Last week, the night celebrated its ten-month anniversary with resident deckmaster Tanya "Soul Free" Pelt working the wheels. Vocalist Diva Karina hosted the affair and led a pack of guest singers through some impromptu riffs. "It's very embracing," says special-guest spin girl Gracie Chavez Cardenas. "It's also sort of like a family, living-room vibe here while you're playing. It's kinda nice for a change.
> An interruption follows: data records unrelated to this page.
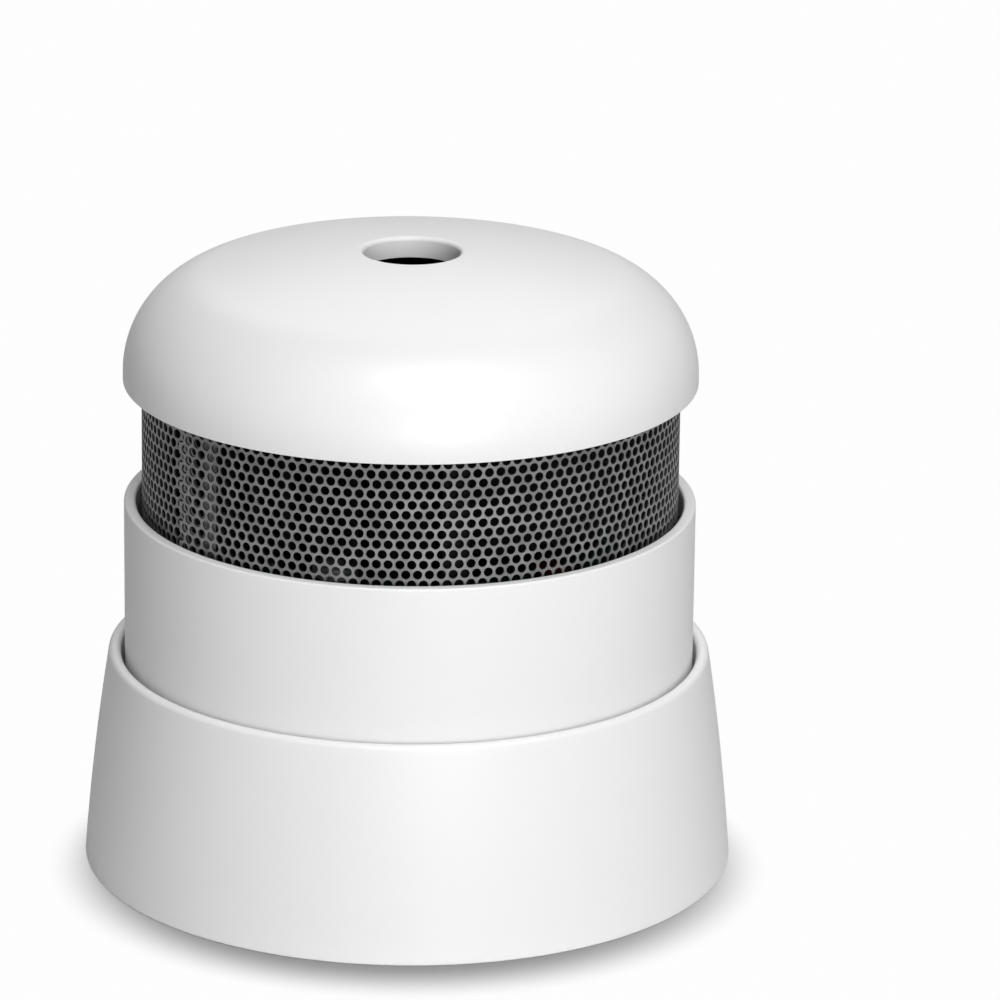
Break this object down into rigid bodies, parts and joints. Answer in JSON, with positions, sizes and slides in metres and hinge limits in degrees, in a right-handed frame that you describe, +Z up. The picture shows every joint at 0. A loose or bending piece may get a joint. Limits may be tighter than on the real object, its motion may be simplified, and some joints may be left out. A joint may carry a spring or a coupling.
{
  "type": "smoke alarm",
  "caption": "Small round battery smoke alarm: flared twist-lock base, straight housing cup, perforated mesh band and a domed cap with a central sounder port.",
  "frame": {"origin": "centre of the base's flat underside, on the alarm's axis", "axes": "+Z up along the alarm's axis through the sounder port; -Y is the front; the two screw slots lie along X"},
  "size_m": [0.0404, 0.0404, 0.0388],
  "materials": {
    "white_plastic": "fine satin moulded plastic",
    "black_plastic": "matt black moulded plastic",
    "mesh_steel": "dull perforated steel sheet",
    "cell_sleeve": "shrunk plastic sleeve, bare steel ends",
    "contact_metal": "nickel-plated spring strip",
    "board_green": "green solder resist",
    "screw_steel": "zinc-plated steel",
    "dark_resin": "dark infrared resin",
    "chip_black": "black moulded component body",
    "can_aluminium": "bare can",
    "red_resin": "red indicator lens",
    "sounder_brass": "thin brass sheet",
    "ceramic_white": "silvered ceramic",
    "lead_red": "insulated wire",
    "lead_black": "insulated wire"
  },
  "bodies": {
    "base": {"mounting_base": "white_plastic"},
    "housing": {"housing_cup": "white_plastic", "battery_cell": "cell_sleeve", "positive_contact": "contact_metal", "negative_contact": "contact_metal", "circuit_board": "board_green", "board_screws": "screw_steel", "chamber_base": "black_plastic", "chamber_cover": "black_plastic", "infrared_led": "dark_resin", "photodiode": "dark_resin", "photodiode_shield": "contact_metal", "microcontroller": "chip_black", "boost_coil": "chip_black", "reservoir_capacitor": "can_aluminium", "chip_resistors": "chip_black", "indicator_led": "red_resin", "test_switch": "contact_metal", "sounder_holder": "black_plastic", "sounder_disc": "sounder_brass", "sounder_ceramic": "ceramic_white", "sounder_lead_1": "lead_red", "sounder_lead_2": "lead_black"},
    "head": {"dome_cap": "white_plastic", "insect_mesh": "mesh_steel", "mesh_carrier": "black_plastic"},
    "plunger": {"switch_plunger": "black_plastic"}
  },
  "joints": [
    {"name": "base_twist", "type": "hinge", "parent": "base", "child": "housing", "pos_m": [0, 0, 0.005], "axis": [0, 0, 1], "range_deg": [0, 25]},
    {"name": "head_press", "type": "slide", "parent": "housing", "child": "head", "axis": [0, 0, -1], "range_m": [0, 0.0005], "stiffness_N_per_m": 800, "springref_m": -0.001},
    {"name": "plunger_stroke", "type": "slide", "parent": "housing", "child": "plunger", "axis": [0, 0, -1], "range_m": [0, 0.0005]}
  ],
  "couplings": [
    {"joint": "plunger_stroke", "follows": "head_press", "ratio": 1}
  ]
}
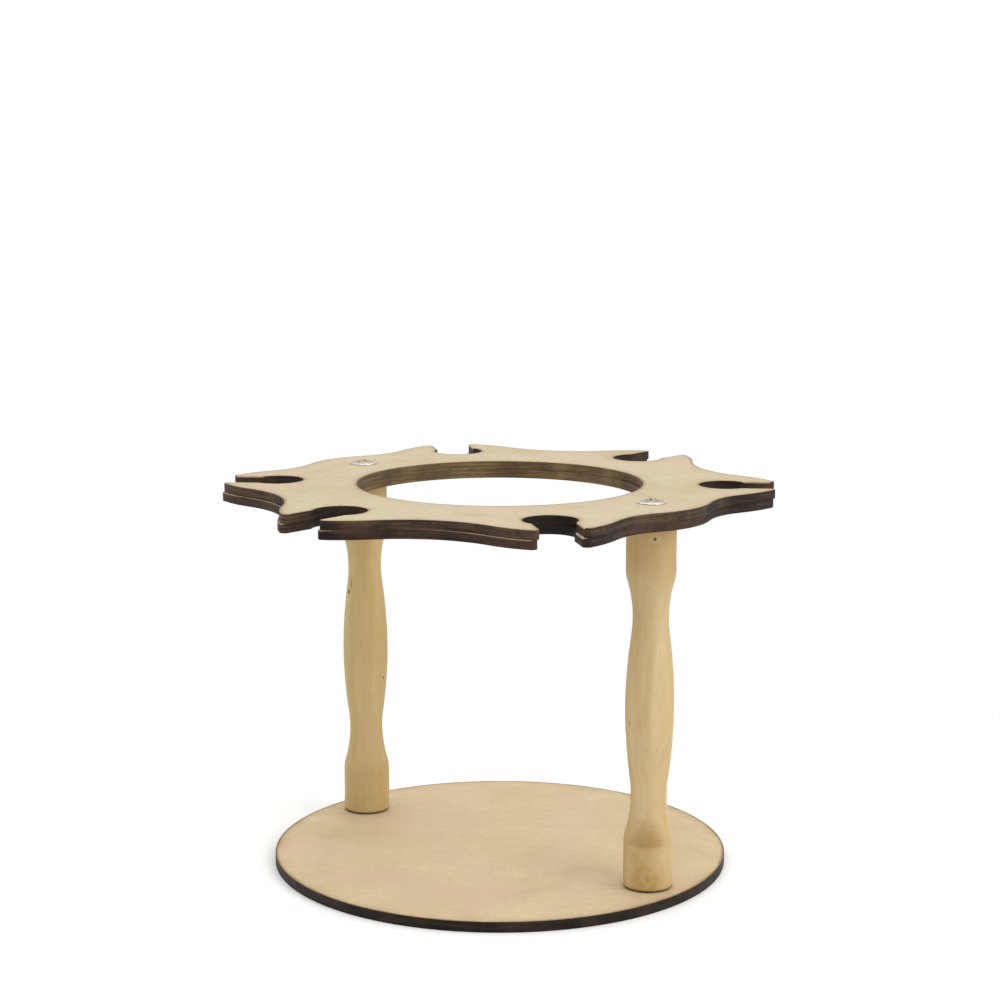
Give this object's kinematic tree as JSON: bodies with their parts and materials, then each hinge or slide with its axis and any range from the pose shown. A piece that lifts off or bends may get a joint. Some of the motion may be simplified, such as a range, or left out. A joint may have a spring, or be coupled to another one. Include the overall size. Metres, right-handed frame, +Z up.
{
  "type": "wine bottle and glass holder",
  "caption": "Table holder for a wine bottle and stemmed glasses: round base, turned wooden posts and a scalloped carrier plate with a bottle hole and keyhole slots.",
  "frame": {"origin": "centre of the round base's underside, on the floor", "axes": "+Z up, X through both posts, Y through the two middle slots"},
  "size_m": [0.1897, 0.2153, 0.1542],
  "materials": {
    "base_board": "bare fibreboard with a burnt rim",
    "plate_board": "bare fibreboard with burnt edges",
    "turned_wood": "bare turned wood",
    "screw_steel": "plated steel"
  },
  "bodies": {
    "root": {"base_disc": "base_board", "post_right": "turned_wood", "post_left": "turned_wood", "plate_lower": "plate_board", "plate_upper": "plate_board", "top_screw_right": "screw_steel", "top_screw_left": "screw_steel", "bottom_screw_right": "screw_steel", "bottom_screw_left": "screw_steel"}
  },
  "joints": []
}
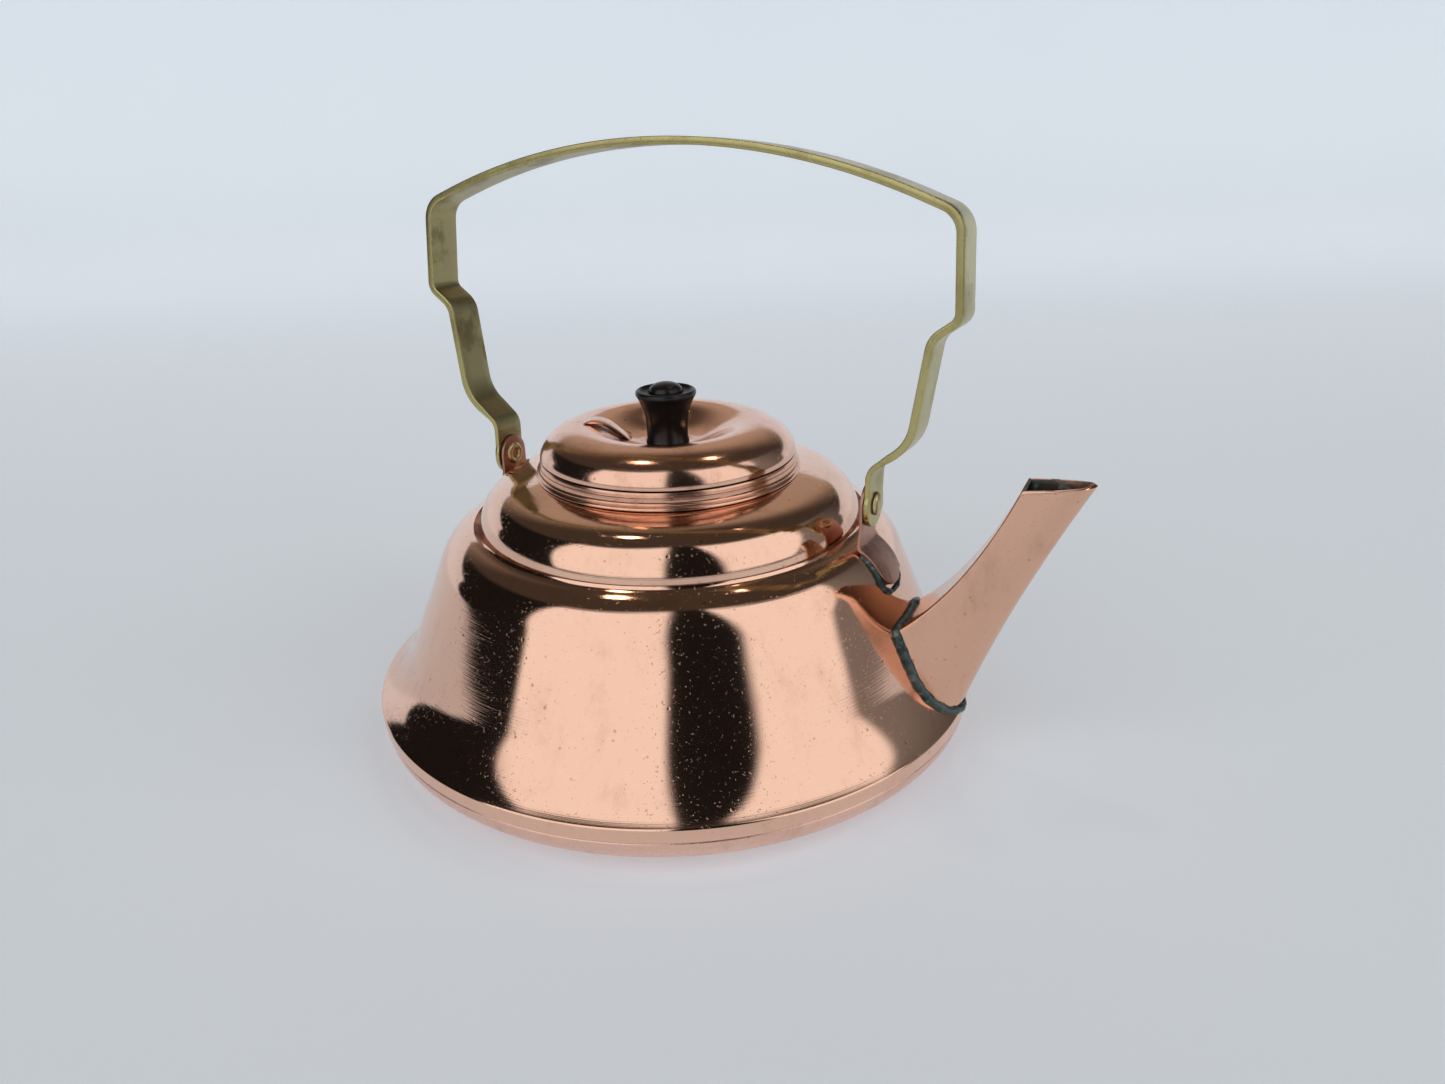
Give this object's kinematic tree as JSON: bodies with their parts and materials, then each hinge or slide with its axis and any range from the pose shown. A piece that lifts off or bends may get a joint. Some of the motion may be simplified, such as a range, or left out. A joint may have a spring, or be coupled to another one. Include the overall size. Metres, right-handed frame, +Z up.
{
  "type": "kettle",
  "caption": "Spun copper kettle with a flared base, a soldered tapering spout, a swinging brass strip bail and a lift-off lid with a black knob.",
  "frame": {"origin": "centre of the flat under the base, on the table", "axes": "+Z up along the body's axis, +X toward the spout in the plane of the bail's pivots"},
  "size_m": [0.2325, 0.2, 0.1862],
  "materials": {
    "spun_copper": "polished copper sheet",
    "worn_copper": "dull copper sheet",
    "strip_brass": "satin, drawn strip",
    "soft_solder": "lumpy, dark patina",
    "phenolic": "moulded, glossy",
    "plated_steel": "turned"
  },
  "bodies": {
    "vessel": {"body_shell": "spun_copper", "bottom_pan": "spun_copper", "base_solder": "soft_solder", "spout": "spun_copper", "spout_solder": "soft_solder", "right_lug": "worn_copper", "left_lug": "worn_copper", "right_lug_solder": "soft_solder", "left_lug_solder": "soft_solder", "right_rivet": "strip_brass", "left_rivet": "strip_brass"},
    "bail_handle": {"bail": "strip_brass"},
    "lid": {"lid_cover": "spun_copper", "lid_ring": "spun_copper", "knob": "phenolic", "knob_insert": "strip_brass", "knob_screw": "plated_steel", "knob_washer": "plated_steel"}
  },
  "joints": [
    {"name": "bail_hinge", "type": "hinge", "parent": "vessel", "child": "bail_handle", "pos_m": [0, 0, 0.0825], "axis": [1, 0, 0], "range_deg": [-112, 118]},
    {"name": "lid_lift", "type": "slide", "parent": "vessel", "child": "lid", "axis": [0, 0, 1], "range_m": [0, 0.06]}
  ]
}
You don't see a male MC holding the phallic symbol, spouting out his rhetoric."

This evening has became sort of a clubhouse for gals who make their cheddar in the underground dance game, but finding them is something of a search for Pelt. "I bring on female DJs that can hold it down, which are few and far between," says Soul Free.

Indeed, the pool of female DJs playing on a recurring basis in this town -- never a whole lot -- has recently become even shallower. Sista Stroke, the most visible female DJ around (see "Spin Sisters," February 8, 2001), flew off to Chicago not long ago. National stars like Dayhota and DJ Irene occasionally breeze into town for a gig at Hyperia (2001 Commerce), but the number of locals who regularly spin can be counted on one hand: Free, Chavez Cardenas, DJ Rocky B and Lushus Brown. (But then again, it's not just an issue of women DJs trying to stake their claim in a male-dominated field. With a club scene as fickle as ours has been recently, even male DJs are having trouble finding gigs.)

Chavez Cardenas -- who, by the way, will be opening for UK drum-'n-bass master John B on October 26 at the Axiom (2524 McKinney) -- agrees that deejaying is more competitive now than it was when she started two years ago. There's a vast network of local turntablists who play different genres of music, but not that many places to play. "If you don't have a residency now in town," says Chavez Cardenas, "you're playing in your bedroom again."

But Chavez Cardenas (who's married to fellow Houston spinster Chris "G-Wizz" Cardenas) admits she still has to contend with testosterone-filled rival record wreckers who feel her game is not up to code. "I've had other guys fiddle around with the mixers, thinking that I didn't know what I was doing," she says. "But you know what my satisfaction was? When he was leaving the decks and I was getting on, and he kinda fiddled with some stuff not thinking that I knew what I was doing. I kinda let it slide, because at the end of the night, I had the whole crowd rocking. And I looked over at him and I gave him a nice little wink."

"If deejaying is tougher [for women], I don't wanna see it and I don't," says Soul Free, who is more optimistic about the whole deal. "I don't wanna see it as a sex thing, man. It's there, but you gotta go on the sly on that shit. You can't say, 'Oh, he's just doing that because I'm a girl!' Fuck that shit! You won't win like that."

Recently, the eight-and-a-half-year veteran and card-carrying member of the Rebel Crew has purposely decided to "lay low" on playing many public gigs, concentrating more on completing her marketing degree at UH-Clear Lake. But with her monthly radio stint over at Earthwire, Free and her fellow sistas behind the decks hope to encourage other ladies to come out of their shells and become members of the wicky-wicky sisterhood. "I know there's some girl in a basement somewhere in this town -- scratching, fuckin' going behind her back, fuckin' it up," she says. "So she needs to come by."

Last Call

Well, Halloween's right around the corner, and you know what that means. That's right: It's pimp-and-prostitute ball time again! But while you're waiting for the second annual Pimps, Hoes, Vamps and Vixens Ball to go down on Halloween night over at Spy (112 Travis), you can rehearse your mack at the sixth annual Pimp-n-Prostitute Ball at the R&R Lounge (3512 Travis) October 26. If you attended both parties last year, you'll remember that the P&P Ball at the R&R is slightly milder than the all-out freak show that will likely occur at the Vamps and Vixens shindig. (We can only hope it'll be an all-out freak show again this year since it won't be happening at last year's venue, that now-shuttered temple of hedonism known as Prague.) But that doesn't mean you'll be disappointed by R&R's offing. How can it not be fun when white people act like characters from Shaft and Sweet Sweetback's Baadasssss Song.